*What is required:*
Only the lines from the one containing "Model this object" through the end of the material are to be echoed, each exactly as it appears.
## Start Provided entries
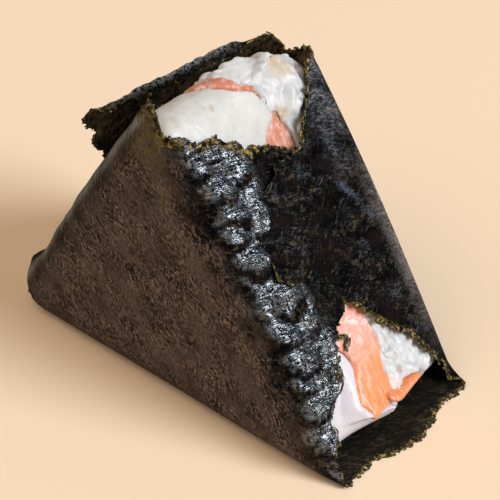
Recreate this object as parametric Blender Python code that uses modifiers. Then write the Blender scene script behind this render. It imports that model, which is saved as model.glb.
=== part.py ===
"""Salmon and cream cheese rice triangle, wrapped in one sheet of seaweed.

The rice block is a triangle that stands on one side. One rectangular sheet passes under it and
up both of its faces. The sheet's side margins fold over the two slanted sides, the back flap
over the front one, and leave the top and the two bottom corners open.

X runs along the side it stands on, Y from its front face to its back face, Z up.
The origin is on the table, in the middle of the sheet's underside.
Lengths are in millimetres until the last step, which turns the finished meshes into metres.
"""

import math
import random

import bmesh
import bpy
from mathutils import Vector
from mathutils.bvhtree import BVHTree

METRE = 0.001

# the wrapped block, as the sheet's middle surface would fold with sharp creases
BASE = 90.0
HEIGHT = 70.0
DEPTH = 42.0
SIDE_BOW = 1.0
FACE_BOW = 1.0

# the sheet of seaweed
SHEET_HALF_WIDTH = 45.5
FRONT_LENGTH = 63.2
BACK_LENGTH = 61.5
# where its torn ends come: the place across the sheet, and how far up the panel the end is
FRONT_END = ((-32.0, 63.2), (-12.0, 63.6), (-5.0, 65.0), (-1.5, 67.6), (0.6, 68.2), (2.2, 64.8), (3.5, 63.0),
             (9.0, 62.2), (15.0, 63.8), (20.5, 62.3), (27.0, 64.3), (33.0, 63.9), (42.0, 63.2))
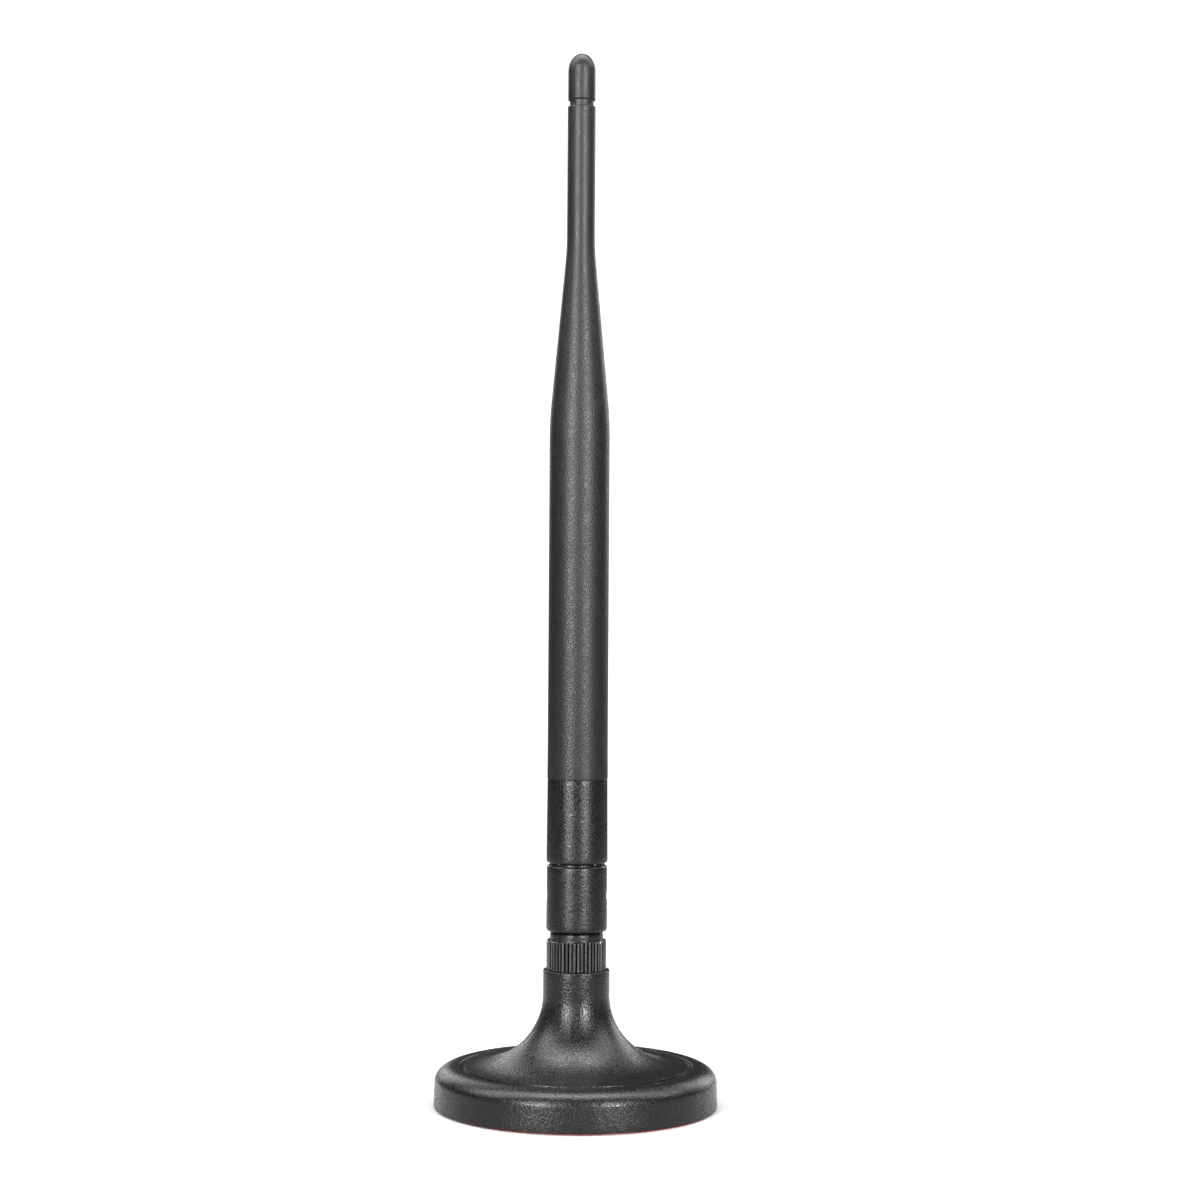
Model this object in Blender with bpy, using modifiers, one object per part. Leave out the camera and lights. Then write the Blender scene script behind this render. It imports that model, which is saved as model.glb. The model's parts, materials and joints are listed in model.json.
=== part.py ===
## End Provided entries
*Exercise solution:*
Model this object in Blender with bpy, using modifiers, one object per part. Leave out the camera and lights. Then write the Blender scene script behind this render. It imports that model, which is saved as model.glb. The model's parts, materials and joints are listed in model.json.
=== part.py ===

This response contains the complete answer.